## Given material
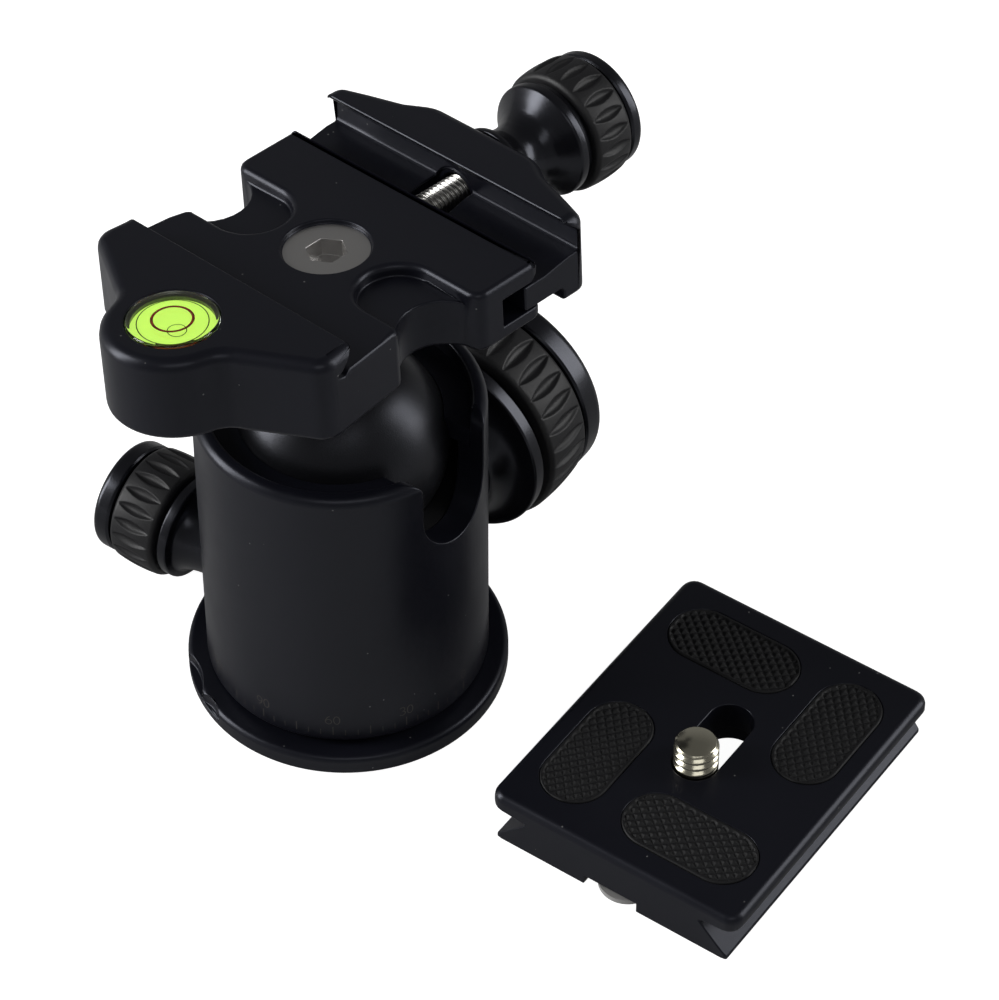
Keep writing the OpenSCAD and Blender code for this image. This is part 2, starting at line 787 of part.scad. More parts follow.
module level_cup() {
    color("#5a5c3a")
        level_frame()
            difference() {
                translate([0, 0, -level_h]) cylinder(h = level_h - lens_h, r = level_r);
                translate([0, 0, 0.6 - level_h]) cylinder(h = level_h, r = level_r - level_wall);
            }
}

module level_fluid() {
    color("#b8e000")
        level_frame()
            translate([0, 0, 0.6 - level_h])
                cylinder(h = level_h - lens_h - 0.6, r = level_r - level_wall);
}

module level_lens() {
    color("#e8f4d8", 0.5)
        level_frame()
            translate([0, 0, -lens_h])
                rotate_extrude()
                    polygon(concat(
                        [[0, 0], [level_r, 0]],
                        arc([level_r - 0.9, lens_h + lens_up - 0.9], 0.9, 0, 90, 5),
                        [[0, lens_h + lens_up]]));
}

// Outline of the moving jaw, with an outer face that draws in towards its ends
jaw_outline = concat(
    [[tongue_end - 3, -jaw_half]],
    arc([23.6, jaw_corner - jaw_half], jaw_corner, -90, -24, 4),
    [[26.5, -18.8], [28.1, -13.6]],
    arc([jaw_back - jaw_round, -jaw_flat], jaw_round, -28, 0, 4),
    arc([jaw_back - jaw_round, jaw_flat], jaw_round, 0, 28, 4),
    [[28.1, 13.6], [26.5, 18.8]],
    arc([23.6, jaw_half - jaw_corner], jaw_corner, 24, 90, 4),
    [[tongue_end - 3, jaw_half]]);

// What is open over, in front of and under the moving jaw's tongue
module jaw_profile() {
    tip_z = jaw_top - lip_tip;
    drop = 1.95;
    root = moving_lip_x + drop;
    polygon([
        [tongue_end - 6, jaw_top + 5], [moving_lip_x, jaw_top + 5], [moving_lip_x, tip_z],
        [root, tip_z - drop], [root, ledge_z + 0.4], [root - 0.4, ledge_z],
        [moving_lip_x, ledge_z], [17.5, tongue_z], [tongue_end, tongue_z],
        [tongue_end, slot_bottom + 0.25], [jaw_inner - 0.6, slot_bottom + 0.2],
        [jaw_inner, slot_bottom - 0.5], [jaw_inner, body_z0 - 3], [tongue_end - 6, body_z0 - 3]]);
}

module moving_jaw() {
    wide = jaw_half + 5;
    color("#1e1e20")
        clamp_frame()
            difference() {
                slab(jaw_outline, slab_levels(body_z0, jaw_top, 0.8, clamp_fillet));
                across_y(-wide, wide) jaw_profile();
                translate([floor_x - 0.1, 0, clamp_screw_z])
                    along_x() cylinder(h = moving_lip_x + 2.2 - floor_x, r = screw_notch_r);
                translate([tongue_end - 1, 0, clamp_screw_z])
                    along_x() cylinder(h = 30, r = clamp_screw_r + screw_clear);
                for (s = [-1, 1])
                    translate([tongue_end - 1, s * guide_pin_y, guide_pin_z])
                        along_x() cylinder(h = 6, r = guide_pin_r);
            }
}

module guide_pins() {
    color("silver")
        clamp_frame()
            for (s = [-1, 1])
                translate([slot_x - 3.8, s * guide_pin_y, guide_pin_z])
                    along_x() cylinder(h = tongue_end + 8.8 - slot_x, r = guide_pin_r);
}

module jaw_springs() {
    color("silver")
        clamp_frame()
            for (s = [-1, 1])
                translate([slot_x + eps, s * guide_pin_y, guide_pin_z])
                    along_x() coil(tongue_end - slot_x - 2 * eps, guide_pin_r + 0.55, 0.22, 4);
}

// ------------------------------------------------------------- clamp knob

module clamp_hub() {
    x0 = clamp_hub_x;
    x1 = clamp_ring_x;
    color("#1a1a1c")
        clamp_screw_frame()
            rotate_extrude()
                polygon([
                    [clamp_screw_r, x0], [5.9, x0], [6.2, x0 + 0.3], [6.1, x0 + 1],
                    [5.2, x0 + 2], [4.7, x0 + 3.2], [4.6, x0 + 4.6], [4.9, x1 - 3.6],
                    [5.6, x1 - 2.4], [6.6, x1 - 1.4], [clamp_ring_r - 0.5, x1 - 0.4],
                    [clamp_ring_r, x1], [clamp_ring_r, clamp_ring_x2 - 0.4],
                    [clamp_ring_r - 0.3, clamp_ring_x2], [clamp_core_r, clamp_ring_x2],
                    [clamp_core_r, clamp_cap_x], [clamp_screw_r, clamp_cap_x]]);
}

module clamp_grip() {
    color("#2e2e30")
        clamp_screw_frame()
            knob_grip(clamp_grip_x, clamp_grip_l, clamp_grip_r, clamp_core_r, clamp_dimples);
}

module clamp_cap() {
    color("#161618") clamp_screw_frame() knob_cap(clamp_cap_x, clamp_end_x, clamp_cap_r, 1);
}

module clamp_screw() {
    color("silver")
        clamp_screw_frame()
            translate([0, 0, screw_tip_x])
                cylinder(h = clamp_cap_x - screw_tip_x, r = clamp_screw_r);
}

// ------------------------------------------------------------------ plate

function plate_outline() =
    let (x = plate_l / 2 - plate_corner, y = plate_w / 2 - plate_corner, r = plate_corner)
    concat(arc([x, -y], r, -90, 0, 5), arc([x, y], r, 0, 90, 5),
           arc([-x, y], r, 90, 180, 5), arc([-x, -y], r, 180, 270, 5));

// One side's groove between the dovetail's flange and the slab's edge
module plate_groove() {
    out = plate_w;
    rotate([90, 0, 90])
        linear_extrude(plate_l + 10, center = true)
            polygon([
                [plate_flange, -1], [plate_flange, flange_h],
                [apex_y + 0.3, apex_z - 0.3], [apex_y + 0.3, apex_z + 0.1],
                [plate_w / 2 - 0.5, slab_edge_z - 0.2], [plate_w / 2 + 0.1, slab_edge_z + 0.4],
                [out, slab_edge_z + 0.4], [out, -1]]);
}

// A bar with round ends, of overall length l and width w
module stadium(l, w, h) {
    translate([-(l - w) / 2, -w / 2, 0]) cube([l - w, w, h]);
    for (s = [-1, 1]) translate([s * (l - w) / 2, 0, 0]) cylinder(h = h, d = w);
}

// The four pads, each at right angles to the next
module pad_places() {
    for (s = [-1, 1]) {
        translate([s * 16.1, s * 6.9, 0]) rotate([0, 0, 90]) children();
        translate([-s * 10.6, s * 12.1, 0]) children();
    }
}

module plate_body() {
    recess_x0 = -plate_l / 2 - 1;
    color("#1e1e20")
        plate_frame()
            difference() {
                slab(plate_outline(), slab_levels(0, plate_h, 0.1, plate_fillet));
                plate_groove();
                mirror([0, 1, 0]) plate_groove();
                translate([0.15, 0, -1]) stadium(slot_l, 2 * slot_r, plate_h + 2);
                translate([0.15, 0, -1])
                    stadium(slot_l + channel_w - 2 * slot_r + 0.4, channel_w, recess_h + 1);
                translate([recess_x0, -channel_w / 2, -1])
                    cube([plate_l / 2 + 1, channel_w, channel_h + 1]);
                pad_places() translate([0, 0, plate_h - pad_depth]) stadium(pad_l, pad_w, 2);
            }
}

module plate_pads() {
    color("#2c2c2e")
        plate_frame()
            pad_places()
                translate([0, 0, plate_h - pad_depth])
                    stadium(pad_l - 0.1, pad_w - 0.1, pad_depth + pad_proud);
}

module screw_frame() { plate_frame() translate([screw_x, 0, 0]) children(); }

module screw_washer() {
    color("white")
        screw_frame()
            translate([0, 0, washer_z])
                difference() {
                    cylinder(h = washer_h, r = head_r);
                    translate([0, 0, -1]) cylinder(h = 3, r = neck_r + run_gap);
                }
}

module camera_screw() {
    thread_z = plate_h + neck_up;
    thread_end = plate_h + camera_screw_up - thread_bevel;
    color("#d8d2b8")
        screw_frame()
            difference() {
                union() {
                    translate([0, 0, head_z0]) cylinder(h = head_z1 - head_z0, r = head_r);
                    translate([0, 0, head_z0]) cylinder(h = thread_end - head_z0, r = neck_r);
                    translate([0, 0, thread_z]) cylinder(h = thread_end - thread_z, r = camera_screw_r);
                    translate([0, 0, thread_end])
                        cylinder(h = thread_bevel, r1 = camera_screw_r, r2 = camera_screw_r - thread_bevel);
                    translate([pivot_x - 0.9, -lug_w / 2, -plate_lift + 0.1])
                        cube([4.4, lug_w, head_z0 + plate_lift]);
                }
                translate([pivot_x, 0, pivot_z])
                    along_y() cylinder(h = 20, r = pivot_r + 2 * run_gap, center = true);
            }
}

// Flat folding ring: two arms beside the screw's lug and a round end
module screw_ring() {
    inner = ring_w - 2 * ring_bar;
    reach = ring_reach - ring_w / 2;
    color("silver")
        screw_frame()
            translate([0, 0, -plate_lift])
                difference() {
                    union() {
                        translate([-reach, -ring_w / 2, 0]) cube([reach + pivot_x + 0.9, ring_w, ring_h]);
                        translate([-reach, 0, 0]) cylinder(h = ring_h, r = ring_w / 2);
                    }
                    translate([-reach, -inner / 2, -1]) cube([reach + 10, inner, ring_h + 2]);
                    translate([-reach, 0, -1]) cylinder(h = ring_h + 2, r = inner / 2);
                    translate([pivot_x, 0, ring_h / 2])
                        along_y() cylinder(h = 20, r = pivot_r + run_gap, center = true);
                }
}

module ring_pin() {
    color("gray")
        screw_frame()
            translate([pivot_x, 0, pivot_z]) along_y() cylinder(h = ring_w - 0.4, r = pivot_r, center = true);
}

base_disc();
pan_spindle();
tripod_insert();
pan_washer();
spindle_clip();
housing();
seat_ring();
main_bush();
lower_seat();
lock_wedge();
wedge_spring();
main_hub();
main_grip();
main_cap();
main_screw();
pan_shoe();
pan_hub();
pan_grip();
pan_cap();
pan_screw();
ball();
stem();
clamp_body();
center_screw();
locating_pins();
level_cup();
level_fluid();
level_lens();
moving_jaw();
guide_pins();
jaw_springs();
clamp_hub();
clamp_grip();
clamp_cap();
clamp_screw();
plate_body();
plate_pads();
screw_washer();
camera_screw();
screw_ring();
ring_pin();
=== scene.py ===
"""Looks of the tripod ball head: finishes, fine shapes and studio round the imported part."""

import logging
import math
from dataclasses import dataclass, field
from enum import Enum
from typing import Callable, Iterable, Sequence

import bmesh
import bpy
import numpy as np
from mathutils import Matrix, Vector


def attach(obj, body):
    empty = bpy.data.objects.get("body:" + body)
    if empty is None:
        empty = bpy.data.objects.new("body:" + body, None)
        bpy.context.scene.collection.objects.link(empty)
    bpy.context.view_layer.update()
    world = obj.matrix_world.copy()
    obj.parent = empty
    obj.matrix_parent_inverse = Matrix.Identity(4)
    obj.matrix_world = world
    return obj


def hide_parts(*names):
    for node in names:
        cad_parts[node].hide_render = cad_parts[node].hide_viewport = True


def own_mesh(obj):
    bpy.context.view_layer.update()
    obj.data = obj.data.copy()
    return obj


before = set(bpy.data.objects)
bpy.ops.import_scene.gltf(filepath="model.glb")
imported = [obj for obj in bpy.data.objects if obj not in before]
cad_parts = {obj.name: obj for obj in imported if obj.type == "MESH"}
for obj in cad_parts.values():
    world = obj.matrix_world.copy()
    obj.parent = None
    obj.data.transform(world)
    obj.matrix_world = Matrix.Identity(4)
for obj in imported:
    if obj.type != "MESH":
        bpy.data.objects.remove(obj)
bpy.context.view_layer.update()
LOG = logging.getLogger("ball_head")
MM = 0.001
Array = np.ndarray
Point = tuple[float, float]
Triple = tuple[float, float, float]
EdgeTest = Callable[[Array, Array], bool]


# ---------------------------------------------------------------- finishes


class Grain(Enum):
    """How a finish breaks up at close range."""

    FINE = "fine"
    TURNED = "turned"
    NONE = "none"


@dataclass(frozen=True)
class Surface:
    """What every finish has: its name, its colour, its roughness and the nodes that it uses."""

    name: str
    colour: Triple
    roughness: float

    def material(self) -> bpy.types.Material:
        """Builds the material, or returns it where it is already there.

        Returns:
            The finish's material.
        """
        found = bpy.data.materials.get(f"finish_{self.name}")
        if found:
            return found
        mat = bpy.data.materials.new(f"finish_{self.name}")
        mat.use_nodes = True
        shader = mat.node_tree.nodes["Principled BSDF"]
        shader.inputs["Base Color"].default_value = (*self.colour, 1.0)
        shader.inputs["Roughness"].default_value = self.roughness
        self.fill(mat, shader)
        return mat

    def fill(self, mat: bpy.types.Material, shader: bpy.types.Node) -> None:
        """Adds what one kind of finish has.

        Args:
            mat: Material that takes the nodes.
            shader: Its principled shader.
        """
        raise NotImplementedError

    def _noise(self, mat: bpy.types.Material, size: float, detail: float) -> bpy.types.Node:
        """Adds a noise of one size.

        Args:
            mat: Material that takes the node.
            size: Size of the grain in millimetres.
            detail: Levels of detail.

        Returns:
            The noise node.
        """
        coords = mat.node_tree.nodes.new("ShaderNodeTexCoord")
        noise = mat.node_tree.nodes.new("ShaderNodeTexNoise")
        noise.inputs["Scale"].default_value = 1.0 / (size * MM)
        noise.inputs["Detail"].default_value = detail
        mat.node_tree.links.new(coords.outputs["Object"], noise.inputs["Vector"])
        return noise

    def _bump(self, mat: bpy.types.Material, noise: bpy.types.Node, strength: float,
              depth: float = 0.05) -> None:
        """Lets a noise bump the surface.

        Args:
            mat: Material that takes the bump.
            noise: Noise that gives its height.
            strength: Strength of the bump.
            depth: Height of the bump in millimetres.
        """
        shader = mat.node_tree.nodes["Principled BSDF"]
        bump = mat.node_tree.nodes.new("ShaderNodeBump")
        bump.inputs["Strength"].default_value = strength
        bump.inputs["Distance"].default_value = depth * MM
        mat.node_tree.links.new(noise.outputs["Fac"], bump.inputs["Height"])
        mat.node_tree.links.new(bump.outputs["Normal"], shader.inputs["Normal"])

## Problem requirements
Transcribe precisely the lines between the one that contains "obj.data.transform(world)" and the one that contains "bpy.data.objects.remove(obj)", counting those two lines as part of the range.

## Expected answer
    obj.data.transform(world)
    obj.matrix_world = Matrix.Identity(4)
for obj in imported:
    if obj.type != "MESH":
        bpy.data.objects.remove(obj)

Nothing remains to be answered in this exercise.